CHAPEL HILL (September 02, 2025) – We challenge the NC Supreme Court to do the right thing for North Carolina’s children.
For nearly 30 years, North Carolina’s courts have delivered a clear verdict: every child deserves a sound, basic education guaranteed by our constitution and upheld by multiple Supreme Court rulings.
There are constitutional mandates that we cannot ignore.
•Article I, Section 15: “The people have a right to the privilege of education, and it is the duty of the State to guard and maintain that right.”
•Article IX, Section 2(1): the state must provide “a general and uniform system of public schools…”
•“Tuition shall be free of charge to all children of the State.”
Unlike other rights, the state constitution doesn’t just declare education, but it imposes a duty on the State to protect it. That is exactly what the court must do, building on earlier decisions in Leandro v. State (1997, “Leandro I”) and Hoke County Bd. of Educ. v. State (2004, “Leandro II”). As the U.S. Supreme Court ruled in Marbury v. Madison (1803), “it is emphatically the province and duty of the judicial department to say what the law is.”
These are binding constitutional mandates, written to guarantee every child, regardless of wealth or ZIP code, has access to opportunity. Vouchers and “school choice” may serve private preferences, but they do not meet the constitution’s requirement to guard and maintain a free, uniform public school system.
There’s a legacy of judicial integrity.
In 1997, Chief Justice Burley Mitchell authored the unanimous Leandro decision, declaring that the right to education “embraces a qualitative standard.” A system that fails to prepare students “to participate and compete in the society in which they live and work,” he warned, is unconstitutional.
In 2004, the Court reaffirmed that every child is entitled to “equal opportunity to receive a sound basic education.” As Chief Justice John Marshall once said, “This is a constitution we are expounding” — enforceable promises, not empty words.
The judiciary is independent for a reason.
Our founders anticipated moments like this. In Federalist No. 78, Alexander Hamilton described the judiciary as the “least dangerous branch,” tasked with upholding the constitution against political passions. Courts must have “complete independence” to be faithful to the people’s rights.

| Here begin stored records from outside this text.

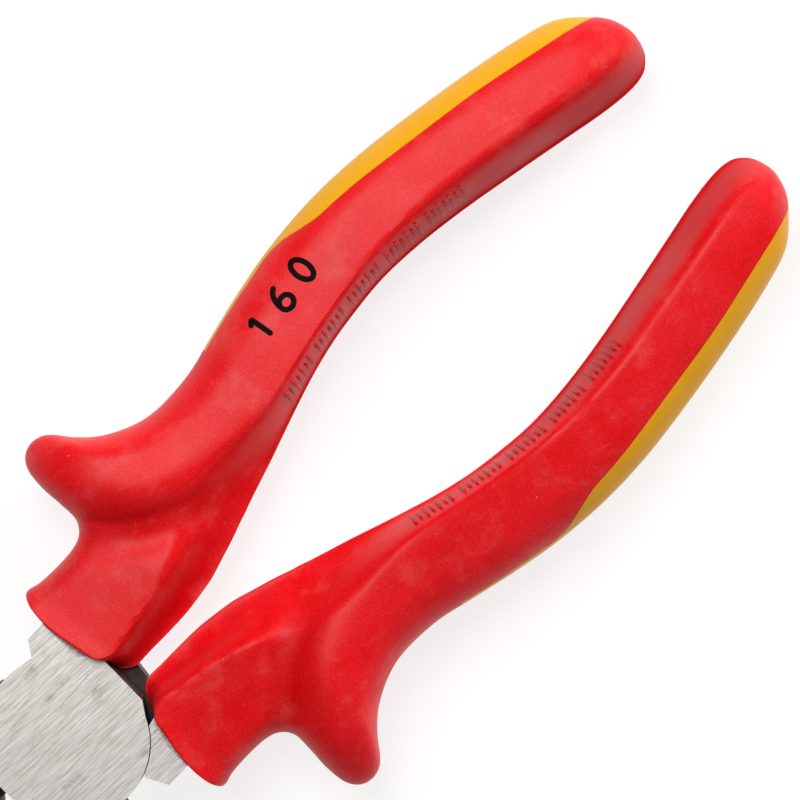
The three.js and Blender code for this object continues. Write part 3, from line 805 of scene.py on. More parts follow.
@dataclass(frozen=True)
class GripForm:
    """The outside of a grip, both insulation layers together, as rings of points.

    A section rises from its inner edge over a low rib and a panel, which blends into its rounded back.
    A valley runs from the collar round the foot of the thumb guard.
    """

    steps: int = 8
    samples: int = 700
    half_around: int = 60
    edge_weight: float = 4.0
    edge_reach: float = 1.3
    collar_half_thickness: float = 7.0
    handle_half_thickness: float = 8.6
    guard_extra: float = 2.38
    guard_crest: float = 27.0
    guard_spread: float = 10.0
    crease_floor: float = 9.0
    crease_rise: float = 12.0
    crease_start: float = 21.5
    crease_length: float = 8.2
    valley_width: float = 7.6
    valley_power: float = 2.9
    valley_fillet: float = 0.17
    valley_dip: float = 0.95
    dip_place: float = 2.6
    dip_spread: float = 2.2
    face_fall: float = 0.045
    power: float = 2.3
    detail_width: float = 8.0
    rib_start: float = 26.0
    rib_growth: float = 16.0
    rib_width: float = 0.3
    rib_height: float = 0.3
    rib_edge: float = 0.09
    rib_foot: float = 0.02
    facet_share: float = 0.84
    facet_softness: tuple[float, float] = (2.8, 6.0)
    facet_power: tuple[float, float] = (2.0, 1.15)

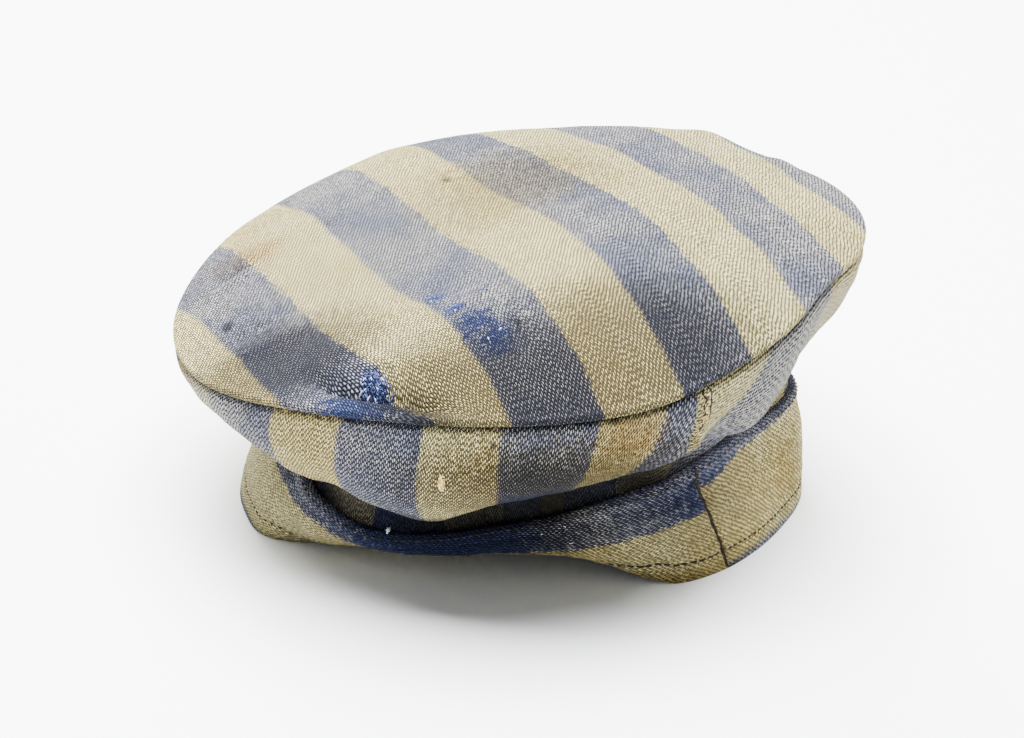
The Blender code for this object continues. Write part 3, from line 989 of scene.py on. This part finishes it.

As Justice Sandra Day O’Connor warned, if courts abandon that role, they risk becoming “mere political arms” of whichever party holds power. The Leandro rulings exemplify the judiciary at its best — enforcing rights even when inconvenient. That integrity is now under test in North Carolina.
This moment is urgent.
In 2022, the NC Supreme Court ordered the legislature to fund two years of the Leandro remedial plan, which was a lifeline for students statewide.
Now many fear the court may discard precedent, ignore constitutional duty, and side with outside influencers over children. Such a decision would harm schools and undermine judicial independence.
This is the time for courage, not convenience.
We challenge the NC Supreme Court to:
•Defy expectations. Show you are not beholden to influencers, but to justice.
•Stand on the side of truth and law. Preserve the precedents that recognized education requires substance, not just access.
•Uphold the Constitution. Courts exist to protect rights, not betray them.
What’s at stake for our children?
•Classrooms need teachers, counselors, and resources.
•Rural and low-wealth students risk another generation denied opportunity.
•The legitimacy of our judicial system will suffer if precedent bends to politics.
If courts fail to enforce the right to education, then that right is nothing more than empty words. As Justice Anita Earls warned, “If our court cannot or will not enforce state constitutional rights, those rights do not exist.”
North Carolina Is watching.
History is watching. Parents, teachers, and citizens alike want to know: will justice prevail, or will outside influencers eclipse constitutional duty?
We challenge this court:
•Be independent when it counts most.
•Follow precedent. Declare what the law is.
•Make the right, honest, constitutional ruling — not the one a handful of cronies demand.
•Let this court’s “Leandro decision” be remembered as a courageous defense of our children’s future — not a cowardly surrender to power.